(ill)Health
# Overview
Ill-health is commonly reported by those living with damp conditions.
While this can often referr to specific conditions such as asthma, atopic, mental health problems, and more, the ebbs and flows in how our body carries traces are far from definitive.
Also endured is a more generalised, non-specific poor quality of health. Getting ill more than usual from repeat infections, random flare ups of rashes, coughs, and pains. While increasingly health bodies like the NHS are communicating the risks of co-habiting with dampness, annecdotally doctors are often cautious to pin-point exact causation in their patients. This is especially true considering the numerous causes associated with many of the health conditions linked to damp housing. It might be hard to determine whether someone has asthma because of their poor housing conditions, or because of the poor air quality in their area.
The UK Centre for Moisture in Buildings report, Health and Moisture in Buildings, outlines both the need for serious consideration of the health impacts of damp housing and the complex methodological considerations in assessing this.
Despite these limitations, the severe impact damp housing can have on people’s health should be underestimated. As Nadine El-Enany notes: environmental harms are a slow and less visible, but no less significant form of institutional violence than custodial deaths.
# Personal reflections
The house I live in has a damp problem. It is very minor now; a year ago it was not. White feathery mushroomed under my mattress, black spots climbed the walls. My childhood asthma resurged for the first time in a decade, I endured infection after infection. My joints hurt at night, I’ve developed allergies where before I had done.

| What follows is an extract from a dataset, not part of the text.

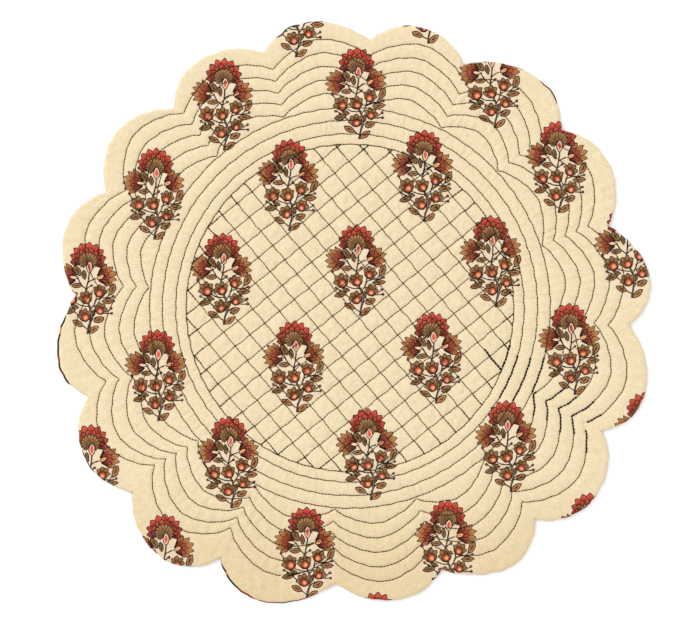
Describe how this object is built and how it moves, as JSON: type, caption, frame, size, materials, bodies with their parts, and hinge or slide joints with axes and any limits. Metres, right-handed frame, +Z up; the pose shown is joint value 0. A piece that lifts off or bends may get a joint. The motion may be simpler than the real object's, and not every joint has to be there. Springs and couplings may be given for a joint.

Since moving in, now two years ago, I’ve been prescribed over 20 different medications to manage these nonspecific and never-traced maladies. Antibiotics, antivirals, steroids, painkillers, bronchodilators, antihistamines, immunomodulators. I have inhaled metered aerosol, swallowed pills with food and on empty stomachs, rubbed creams into my skin like ritual. My friends remark that I am often ill: before this date, my last prescription had been in 2014.
So when I speak to someone, and they tell me of their anaphylaxis, of their lying awake at night wondering and worrying, of their trouble walking up the stairs: I always need to catch my breath.